- _AIM OF THE EXERCISE_
Everything from the first line to the line containing "half, -FAR, FAR)])" is to be repeated exactly; nothing past it.

- _SUPPLIED DATA_
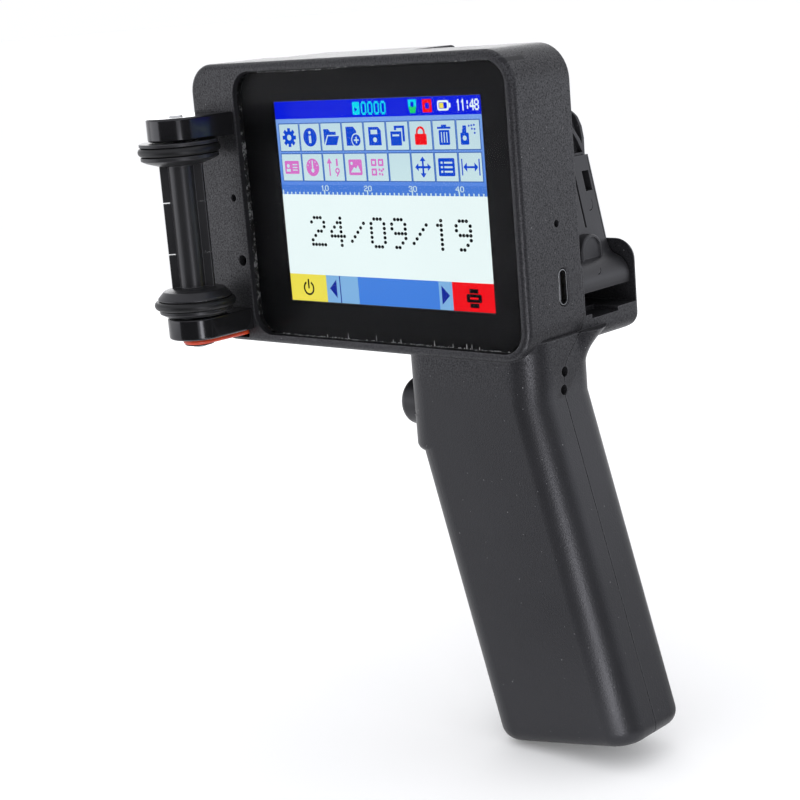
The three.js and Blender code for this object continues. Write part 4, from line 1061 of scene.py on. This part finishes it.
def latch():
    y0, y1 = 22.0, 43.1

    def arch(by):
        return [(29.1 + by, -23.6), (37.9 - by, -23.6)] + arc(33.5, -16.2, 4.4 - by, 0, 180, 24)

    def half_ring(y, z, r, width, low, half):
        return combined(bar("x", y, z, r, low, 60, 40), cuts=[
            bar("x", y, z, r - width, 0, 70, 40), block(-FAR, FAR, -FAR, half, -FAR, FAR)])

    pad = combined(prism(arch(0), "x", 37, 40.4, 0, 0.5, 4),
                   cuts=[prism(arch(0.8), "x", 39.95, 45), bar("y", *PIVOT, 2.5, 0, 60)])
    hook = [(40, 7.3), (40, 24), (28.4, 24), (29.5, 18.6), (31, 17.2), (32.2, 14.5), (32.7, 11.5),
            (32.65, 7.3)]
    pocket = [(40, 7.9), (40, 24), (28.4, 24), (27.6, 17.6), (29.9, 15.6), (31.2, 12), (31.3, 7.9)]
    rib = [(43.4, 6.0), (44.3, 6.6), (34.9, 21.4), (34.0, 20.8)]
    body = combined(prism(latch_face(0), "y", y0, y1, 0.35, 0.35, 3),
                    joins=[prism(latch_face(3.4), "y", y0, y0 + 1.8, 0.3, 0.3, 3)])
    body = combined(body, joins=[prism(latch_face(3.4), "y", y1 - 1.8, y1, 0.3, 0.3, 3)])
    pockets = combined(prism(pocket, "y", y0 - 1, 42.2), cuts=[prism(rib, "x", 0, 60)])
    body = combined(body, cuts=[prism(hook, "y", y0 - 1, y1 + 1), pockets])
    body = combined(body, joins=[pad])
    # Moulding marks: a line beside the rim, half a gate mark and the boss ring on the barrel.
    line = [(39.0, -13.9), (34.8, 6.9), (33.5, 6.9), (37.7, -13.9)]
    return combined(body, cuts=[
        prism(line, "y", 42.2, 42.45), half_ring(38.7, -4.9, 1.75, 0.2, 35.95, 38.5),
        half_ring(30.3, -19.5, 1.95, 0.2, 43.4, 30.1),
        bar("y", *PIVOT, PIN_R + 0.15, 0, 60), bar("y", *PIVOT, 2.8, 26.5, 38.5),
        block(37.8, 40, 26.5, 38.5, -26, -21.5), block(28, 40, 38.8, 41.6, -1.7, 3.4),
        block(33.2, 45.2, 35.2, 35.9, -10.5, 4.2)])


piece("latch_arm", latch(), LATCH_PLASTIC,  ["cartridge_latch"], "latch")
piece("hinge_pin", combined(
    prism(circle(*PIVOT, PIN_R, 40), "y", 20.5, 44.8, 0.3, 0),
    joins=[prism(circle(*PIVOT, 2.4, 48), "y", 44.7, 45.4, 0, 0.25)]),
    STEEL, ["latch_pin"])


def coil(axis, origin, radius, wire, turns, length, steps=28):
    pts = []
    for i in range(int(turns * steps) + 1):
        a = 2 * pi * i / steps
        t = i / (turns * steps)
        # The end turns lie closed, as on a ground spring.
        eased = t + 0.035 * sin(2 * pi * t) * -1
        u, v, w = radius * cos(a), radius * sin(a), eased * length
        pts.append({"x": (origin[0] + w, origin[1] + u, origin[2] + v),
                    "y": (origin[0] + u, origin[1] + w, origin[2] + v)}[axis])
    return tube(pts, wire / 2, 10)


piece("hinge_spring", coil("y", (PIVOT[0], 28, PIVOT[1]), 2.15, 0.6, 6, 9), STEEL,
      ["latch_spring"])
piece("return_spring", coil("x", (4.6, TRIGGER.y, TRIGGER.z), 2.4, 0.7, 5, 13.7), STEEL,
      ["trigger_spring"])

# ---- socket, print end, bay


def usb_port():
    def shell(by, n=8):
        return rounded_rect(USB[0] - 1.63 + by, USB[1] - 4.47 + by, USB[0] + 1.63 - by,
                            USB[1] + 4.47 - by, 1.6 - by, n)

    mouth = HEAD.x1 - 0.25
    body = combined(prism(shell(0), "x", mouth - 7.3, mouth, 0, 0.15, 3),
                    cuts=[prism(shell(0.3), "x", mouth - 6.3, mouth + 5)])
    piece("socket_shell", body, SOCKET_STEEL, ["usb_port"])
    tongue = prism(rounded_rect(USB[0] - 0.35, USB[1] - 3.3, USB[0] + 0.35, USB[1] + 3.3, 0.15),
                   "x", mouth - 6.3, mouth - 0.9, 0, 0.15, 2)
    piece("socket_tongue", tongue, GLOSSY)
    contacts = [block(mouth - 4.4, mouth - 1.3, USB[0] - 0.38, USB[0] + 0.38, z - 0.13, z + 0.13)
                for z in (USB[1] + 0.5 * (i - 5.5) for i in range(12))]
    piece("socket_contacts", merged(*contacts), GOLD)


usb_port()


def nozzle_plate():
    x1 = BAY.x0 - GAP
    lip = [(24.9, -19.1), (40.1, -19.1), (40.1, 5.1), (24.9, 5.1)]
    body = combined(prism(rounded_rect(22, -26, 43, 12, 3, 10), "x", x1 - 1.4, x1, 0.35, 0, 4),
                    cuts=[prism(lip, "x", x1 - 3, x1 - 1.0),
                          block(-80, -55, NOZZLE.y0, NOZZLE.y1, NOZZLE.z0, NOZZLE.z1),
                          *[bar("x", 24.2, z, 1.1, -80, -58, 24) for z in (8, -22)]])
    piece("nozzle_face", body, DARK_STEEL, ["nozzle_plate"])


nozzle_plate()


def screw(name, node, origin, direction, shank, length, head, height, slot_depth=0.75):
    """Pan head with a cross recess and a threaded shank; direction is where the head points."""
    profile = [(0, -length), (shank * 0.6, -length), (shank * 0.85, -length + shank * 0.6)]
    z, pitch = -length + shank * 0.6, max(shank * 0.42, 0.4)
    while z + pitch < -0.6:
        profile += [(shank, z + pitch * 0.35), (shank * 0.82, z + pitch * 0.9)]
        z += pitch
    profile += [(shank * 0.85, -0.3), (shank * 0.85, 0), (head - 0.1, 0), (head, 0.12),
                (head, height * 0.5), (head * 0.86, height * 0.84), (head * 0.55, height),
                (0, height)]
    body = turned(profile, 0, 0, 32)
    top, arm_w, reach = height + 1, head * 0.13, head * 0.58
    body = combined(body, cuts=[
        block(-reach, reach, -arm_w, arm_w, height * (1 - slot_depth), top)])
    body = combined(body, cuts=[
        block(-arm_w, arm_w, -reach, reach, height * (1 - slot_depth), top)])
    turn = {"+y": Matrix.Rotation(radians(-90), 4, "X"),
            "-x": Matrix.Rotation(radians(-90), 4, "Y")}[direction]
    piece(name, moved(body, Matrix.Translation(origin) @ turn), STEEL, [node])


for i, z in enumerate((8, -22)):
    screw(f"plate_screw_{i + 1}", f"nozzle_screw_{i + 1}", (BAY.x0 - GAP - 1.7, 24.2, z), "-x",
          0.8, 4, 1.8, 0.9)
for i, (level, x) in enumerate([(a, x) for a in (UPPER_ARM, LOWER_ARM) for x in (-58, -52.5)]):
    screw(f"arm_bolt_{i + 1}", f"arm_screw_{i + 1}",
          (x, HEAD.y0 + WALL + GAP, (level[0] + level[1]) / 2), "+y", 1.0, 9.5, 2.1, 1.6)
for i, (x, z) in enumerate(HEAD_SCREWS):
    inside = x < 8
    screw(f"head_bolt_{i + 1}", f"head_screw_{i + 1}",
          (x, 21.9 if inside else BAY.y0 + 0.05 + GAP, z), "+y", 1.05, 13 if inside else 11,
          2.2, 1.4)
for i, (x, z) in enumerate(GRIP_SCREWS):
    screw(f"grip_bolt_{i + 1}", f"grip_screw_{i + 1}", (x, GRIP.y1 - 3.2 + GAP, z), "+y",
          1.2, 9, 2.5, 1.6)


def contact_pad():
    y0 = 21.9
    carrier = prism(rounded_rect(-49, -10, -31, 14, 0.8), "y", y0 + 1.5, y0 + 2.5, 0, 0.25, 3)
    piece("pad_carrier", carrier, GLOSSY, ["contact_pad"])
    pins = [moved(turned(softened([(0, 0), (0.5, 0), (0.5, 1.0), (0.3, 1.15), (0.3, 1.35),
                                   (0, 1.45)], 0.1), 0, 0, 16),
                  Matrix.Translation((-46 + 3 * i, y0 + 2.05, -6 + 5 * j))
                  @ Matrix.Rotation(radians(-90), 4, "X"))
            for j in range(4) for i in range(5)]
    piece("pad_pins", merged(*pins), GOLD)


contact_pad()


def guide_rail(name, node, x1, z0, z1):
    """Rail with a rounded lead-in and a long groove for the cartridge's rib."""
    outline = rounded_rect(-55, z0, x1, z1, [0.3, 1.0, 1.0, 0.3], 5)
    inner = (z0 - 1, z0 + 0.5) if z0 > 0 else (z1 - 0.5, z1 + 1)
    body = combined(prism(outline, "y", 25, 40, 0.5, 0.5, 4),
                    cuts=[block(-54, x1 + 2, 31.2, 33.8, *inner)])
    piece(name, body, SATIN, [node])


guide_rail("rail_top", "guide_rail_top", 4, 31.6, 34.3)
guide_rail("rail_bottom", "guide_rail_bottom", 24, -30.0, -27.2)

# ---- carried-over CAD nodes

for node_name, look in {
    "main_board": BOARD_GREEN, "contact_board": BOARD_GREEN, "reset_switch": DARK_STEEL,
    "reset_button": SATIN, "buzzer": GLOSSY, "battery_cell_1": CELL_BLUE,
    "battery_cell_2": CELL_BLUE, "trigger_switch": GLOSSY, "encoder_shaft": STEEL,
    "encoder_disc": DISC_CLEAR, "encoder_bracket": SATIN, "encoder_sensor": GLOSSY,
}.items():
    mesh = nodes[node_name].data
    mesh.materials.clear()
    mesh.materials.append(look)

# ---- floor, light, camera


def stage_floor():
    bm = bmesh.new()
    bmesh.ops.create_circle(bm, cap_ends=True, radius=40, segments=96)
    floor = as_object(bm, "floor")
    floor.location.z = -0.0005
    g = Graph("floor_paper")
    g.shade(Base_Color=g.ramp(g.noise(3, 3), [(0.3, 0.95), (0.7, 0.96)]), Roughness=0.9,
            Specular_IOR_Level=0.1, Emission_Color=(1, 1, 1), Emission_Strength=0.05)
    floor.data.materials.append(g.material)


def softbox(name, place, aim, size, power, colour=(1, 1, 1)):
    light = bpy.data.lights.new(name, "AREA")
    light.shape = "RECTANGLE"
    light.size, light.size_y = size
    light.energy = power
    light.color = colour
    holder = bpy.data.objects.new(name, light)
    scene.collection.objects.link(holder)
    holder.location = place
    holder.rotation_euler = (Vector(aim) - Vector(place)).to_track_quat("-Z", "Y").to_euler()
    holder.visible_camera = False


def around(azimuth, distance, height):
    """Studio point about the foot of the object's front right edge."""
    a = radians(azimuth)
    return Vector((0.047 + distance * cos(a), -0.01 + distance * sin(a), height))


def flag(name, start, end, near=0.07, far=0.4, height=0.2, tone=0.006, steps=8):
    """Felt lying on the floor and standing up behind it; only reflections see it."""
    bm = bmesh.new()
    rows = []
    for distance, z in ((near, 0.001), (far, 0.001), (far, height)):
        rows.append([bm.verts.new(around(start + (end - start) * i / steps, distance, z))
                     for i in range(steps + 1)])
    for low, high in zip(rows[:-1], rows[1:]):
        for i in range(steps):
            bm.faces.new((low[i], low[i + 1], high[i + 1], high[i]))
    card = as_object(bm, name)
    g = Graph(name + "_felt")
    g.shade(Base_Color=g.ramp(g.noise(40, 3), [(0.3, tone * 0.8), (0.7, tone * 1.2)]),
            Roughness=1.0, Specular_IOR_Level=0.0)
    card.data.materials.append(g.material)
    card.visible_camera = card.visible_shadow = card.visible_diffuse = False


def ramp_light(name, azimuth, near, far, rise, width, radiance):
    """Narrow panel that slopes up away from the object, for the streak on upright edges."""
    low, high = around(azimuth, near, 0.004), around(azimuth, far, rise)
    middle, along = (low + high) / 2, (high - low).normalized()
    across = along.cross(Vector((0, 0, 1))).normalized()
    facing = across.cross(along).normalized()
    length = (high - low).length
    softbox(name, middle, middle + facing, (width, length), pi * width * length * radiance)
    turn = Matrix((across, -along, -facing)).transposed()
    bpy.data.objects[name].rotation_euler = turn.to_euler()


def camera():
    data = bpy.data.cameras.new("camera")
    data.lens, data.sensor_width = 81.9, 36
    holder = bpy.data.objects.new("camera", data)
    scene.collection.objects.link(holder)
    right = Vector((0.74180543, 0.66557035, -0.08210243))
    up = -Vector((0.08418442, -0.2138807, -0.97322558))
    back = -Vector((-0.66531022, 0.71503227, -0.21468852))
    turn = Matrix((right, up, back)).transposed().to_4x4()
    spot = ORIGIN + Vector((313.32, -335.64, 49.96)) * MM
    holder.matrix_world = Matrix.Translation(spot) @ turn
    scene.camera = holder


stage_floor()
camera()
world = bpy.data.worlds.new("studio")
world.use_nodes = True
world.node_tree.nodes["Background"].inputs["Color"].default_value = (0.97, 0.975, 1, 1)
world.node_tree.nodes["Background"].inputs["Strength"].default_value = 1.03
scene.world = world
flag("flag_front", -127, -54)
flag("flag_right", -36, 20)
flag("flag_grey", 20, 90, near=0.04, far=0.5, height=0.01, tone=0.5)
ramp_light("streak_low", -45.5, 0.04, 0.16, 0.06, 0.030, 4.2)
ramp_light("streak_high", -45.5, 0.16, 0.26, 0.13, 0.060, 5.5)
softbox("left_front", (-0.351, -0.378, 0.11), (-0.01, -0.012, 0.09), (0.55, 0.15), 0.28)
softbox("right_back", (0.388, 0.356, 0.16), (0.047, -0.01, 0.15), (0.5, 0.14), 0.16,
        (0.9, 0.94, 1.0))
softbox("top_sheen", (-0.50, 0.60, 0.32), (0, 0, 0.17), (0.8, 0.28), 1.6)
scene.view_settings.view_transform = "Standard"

- _OUTPUT FOR THIS EXERCISE_
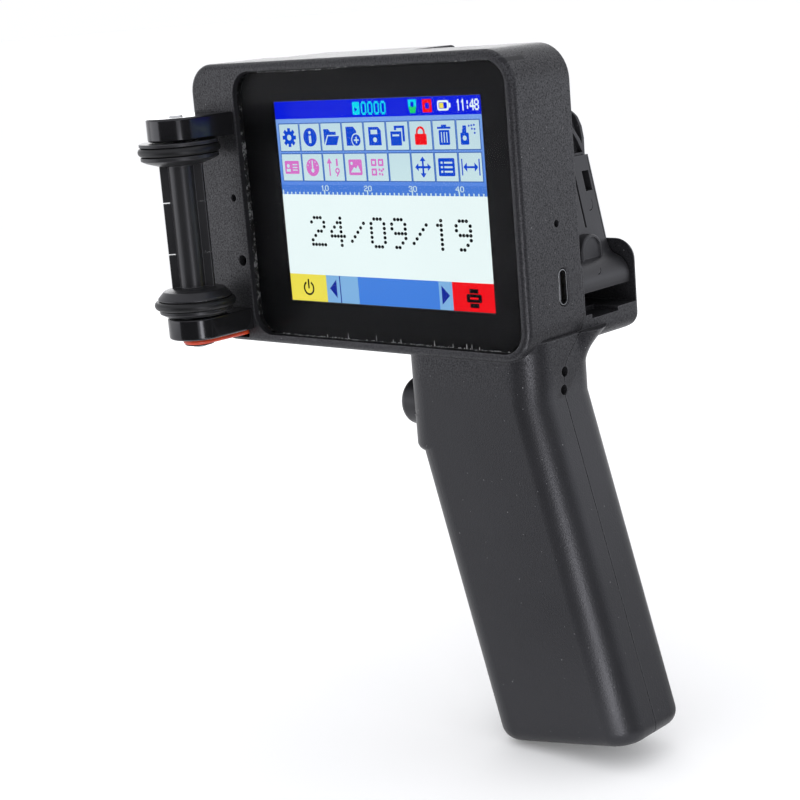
The three.js and Blender code for this object continues. Write part 4, from line 1061 of scene.py on. This part finishes it.
def latch():
    y0, y1 = 22.0, 43.1

    def arch(by):
        return [(29.1 + by, -23.6), (37.9 - by, -23.6)] + arc(33.5, -16.2, 4.4 - by, 0, 180, 24)

    def half_ring(y, z, r, width, low, half):
        return combined(bar("x", y, z, r, low, 60, 40), cuts=[
            bar("x", y, z, r - width, 0, 70, 40), block(-FAR, FAR, -FAR, half, -FAR, FAR)])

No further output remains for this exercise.